Understanding Observability: From Zero to Hero

Introduction

In today's complex software systems, understanding what's happening inside your applications is crucial. This comprehensive guide will explore observability, its importance, and how it differs from traditional monitoring approaches.

What is Observability?

Observability is the ability to understand the internal state of your system by examining its outputs. It encompasses:

The complete application stack
Infrastructure components
Networking elements

A well-implemented observability solution helps you answer three critical questions:

WHAT is happening in your system?
WHY is it happening?
HOW can you fix it?

The Three Pillars of Observability

1. Metrics

Provides historical data about system events
Tracks performance indicators over time
Examples include:
- CPU utilization
- Memory usage
- Disk utilization
- HTTP request success/failure rates

2. Logging

Offers detailed information about specific events
Different types: info, debug, error, and trace logs
Helps understand the context of issues
Essential for debugging and troubleshooting

3. Tracing

Tracks request flow through distributed systems
Shows complete request journey (e.g., from load balancer → frontend → backend → database)
Measures timing between service interactions
Identifies bottlenecks and performance issues

Observability vs.
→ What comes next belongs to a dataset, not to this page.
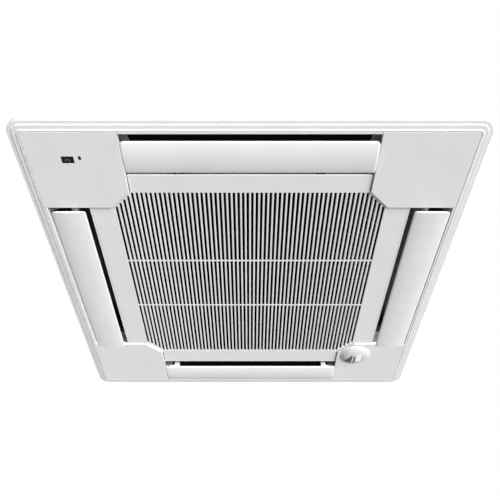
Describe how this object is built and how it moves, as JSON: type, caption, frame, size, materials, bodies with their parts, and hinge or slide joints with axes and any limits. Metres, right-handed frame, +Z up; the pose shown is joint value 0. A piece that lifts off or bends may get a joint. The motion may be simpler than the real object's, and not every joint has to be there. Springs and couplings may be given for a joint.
{
  "type": "ceiling cassette air conditioner",
  "caption": "Ceiling cassette air conditioner with a square flush panel, slatted hinged intake grille, curved outlet vanes on every side and the cabinet above the ceiling.",
  "frame": {"origin": "middle of the panel in the plane of the ceiling's underside", "axes": "+Z up into the ceiling, -Y towards the viewer's side of the panel with the receiver window at its left end, +X to the right"},
  "size_m": [0.95, 0.95, 0.302],
  "materials": {
    "white_plastic": "satin white moulded panel plastic",
    "vane_plastic": "satin white moulded vane plastic",
    "black_foam": "matt closed-cell foam, black",
    "white_foam": "matt bead foam, white",
    "window_plastic": "dark translucent infra-red window",
    "lamp_plastic": "small dark indicator lens",
    "grey_plastic": "grey moulded plastic",
    "net": "woven filter net",
    "zinc_steel": "galvanised sheet steel",
    "fins": "aluminium fin pack",
    "copper": "drawn copper tube",
    "brass": "turned brass",
    "motor_black": "black enamelled motor case",
    "fan_plastic": "moulded fan plastic",
    "board": "green circuit board"
  },
  "bodies": {
    "unit": {"panel_frame": "white_plastic", "ceiling_gasket": "black_foam", "corner_cover_back_right": "white_plastic", "corner_cover_back_left": "white_plastic", "corner_cover_front_left": "white_plastic", "corner_cover_front_right": "white_plastic", "receiver_window": "window_plastic", "status_lamp": "lamp_plastic", "vane_motor_front": "zinc_steel", "outlet_liner_front": "black_foam", "vane_motor_right": "zinc_steel", "outlet_liner_right": "black_foam", "vane_motor_back": "zinc_steel", "outlet_liner_back": "black_foam", "vane_motor_left": "zinc_steel", "outlet_liner_left": "black_foam", "catch_housing_left": "grey_plastic", "catch_housing_right": "grey_plastic", "sensor_ring": "white_plastic", "sensor_motor": "zinc_steel", "drain_pan": "black_foam", "cabinet_shell": "zinc_steel", "top_plate": "zinc_steel", "cabinet_liner": "white_foam", "heat_exchanger": "fins", "gas_pipe": "copper", "liquid_pipe": "copper", "gas_flare_nut": "brass", "liquid_flare_nut": "brass", "bell_mouth": "white_plastic", "fan_motor": "motor_black", "control_box": "grey_plastic", "control_box_cover": "zinc_steel", "circuit_board": "board", "drain_pump": "grey_plastic", "drain_pipe": "grey_plastic", "hanger_bracket_back_right": "zinc_steel", "panel_screw_back_right": "zinc_steel", "hanger_bracket_back_left": "zinc_steel", "panel_screw_back_left": "zinc_steel", "hanger_bracket_front_left": "zinc_steel", "panel_screw_front_left": "zinc_steel", "hanger_bracket_front_right": "zinc_steel", "panel_screw_front_right": "zinc_steel"},
    "vane_front": {"vane_front": "vane_plastic"},
    "vane_right": {"vane_right": "vane_plastic"},
    "vane_back": {"vane_back": "vane_plastic"},
    "vane_left": {"vane_left": "vane_plastic"},
    "grille": {"intake_grille": "white_plastic", "filter_frame": "grey_plastic", "filter_net": "net"},
    "catch_left": {"catch_plunger_left": "white_plastic"},
    "catch_right": {"catch_plunger_right": "white_plastic"},
    "sensor": {"sensor_head": "vane_plastic"},
    "fan": {"fan": "fan_plastic", "fan_nut": "brass"},
    "float": {"pump_float": "white_plastic"}
  },
  "joints": [
    {"name": "vane_front_swing", "type": "hinge", "parent": "unit", "child": "vane_front", "pos_m": [0, -0.388, -0.0065], "axis": [1, 0, 0], "range_deg": [0, 60]},
    {"name": "vane_right_swing", "type": "hinge", "parent": "unit", "child": "vane_right", "pos_m": [0.388, 0, -0.0065], "axis": [0, 1, 0], "range_deg": [0, 60]},
    {"name": "vane_back_swing", "type": "hinge", "parent": "unit", "child": "vane_back", "pos_m": [0, 0.388, -0.0065], "axis": [-1, 0, 0], "range_deg": [0, 60]},
    {"name": "vane_left_swing", "type": "hinge", "parent": "unit", "child": "vane_left", "pos_m": [-0.388, 0, -0.0065], "axis": [0, -1, 0], "range_deg": [0, 60]},
    {"name": "grille_hinge", "type": "hinge", "parent": "unit", "child": "grille", "pos_m": [0, 0.336, -0.0055], "axis": [1, 0, 0], "range_deg": [0, 90]},
    {"name": "catch_left_press", "type": "slide", "parent": "unit", "child": "catch_left", "axis": [0, 0, 1], "range_m": [0, 0.002], "stiffness_N_per_m": 600, "springref_m": -0.002},
    {"name": "catch_right_press", "type": "slide", "parent": "unit", "child": "catch_right", "axis": [0, 0, 1], "range_m": [0, 0.002], "stiffness_N_per_m": 600, "springref_m": -0.002},
    {"name": "sensor_turn", "type": "hinge", "parent": "unit", "child": "sensor", "pos_m": [0.31232, 0.31232, -0.0181], "axis": [0, 0, 1], "range_deg": [-175, 175]},
    {"name": "fan_spin", "type": "hinge", "parent": "unit", "child": "fan", "pos_m": [0, 0, 0.16], "axis": [0, 0, 1], "continuous": true},
    {"name": "float_rise", "type": "slide", "parent": "unit", "child": "float", "axis": [0, 0, 1], "range_m": [0, 0.01]}
  ]
}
Monitoring

While often confused, these concepts are distinct:

Monitoring focuses primarily on metrics (one pillar)
Monitoring typically includes alerts and dashboards
Observability is more comprehensive, incorporating all three pillars
Observability provides deeper insights into system behavior

Real-World Use Case: The SLA Challenge

Consider a Resume Builder SaaS application:

Company promises customers:
- 99.9% platform availability
- 99.99% of requests respond within 30ms
- 200 HTTP status codes for successful requests
Observability helps:
- Track SLA compliance
- Identify potential issues before they breach SLAs
- Provide quick feedback for remediation
- Maintain customer trust and satisfaction

Implementation Responsibilities

Observability requires collaboration between:

Developers

Instrument application code
Implement metrics collection
Configure logging
Enable tracing capabilities

DevOps/SRE Engineers

Set up monitoring infrastructure
Configure logging platforms
Implement tracing solutions
Create and maintain dashboards
Configure alerting systems

Popular Tools in the Observability Stack

Metrics:
- Prometheus
- Grafana (visualization)
Logging:
- EFK Stack (Elasticsearch, Fluent Bit, Kibana)
- ELK Stack
Tracing:
- Jaeger
- OpenTelemetry

Conclusion

Observability is not just a technical requirement but a business necessity in modern software development. It helps organizations maintain high-quality services, meet SLAs, and quickly resolve issues before they impact users. The key to successful observability implementation lies in the collaborative effort between development and operations teams, supported by the right tools and practices.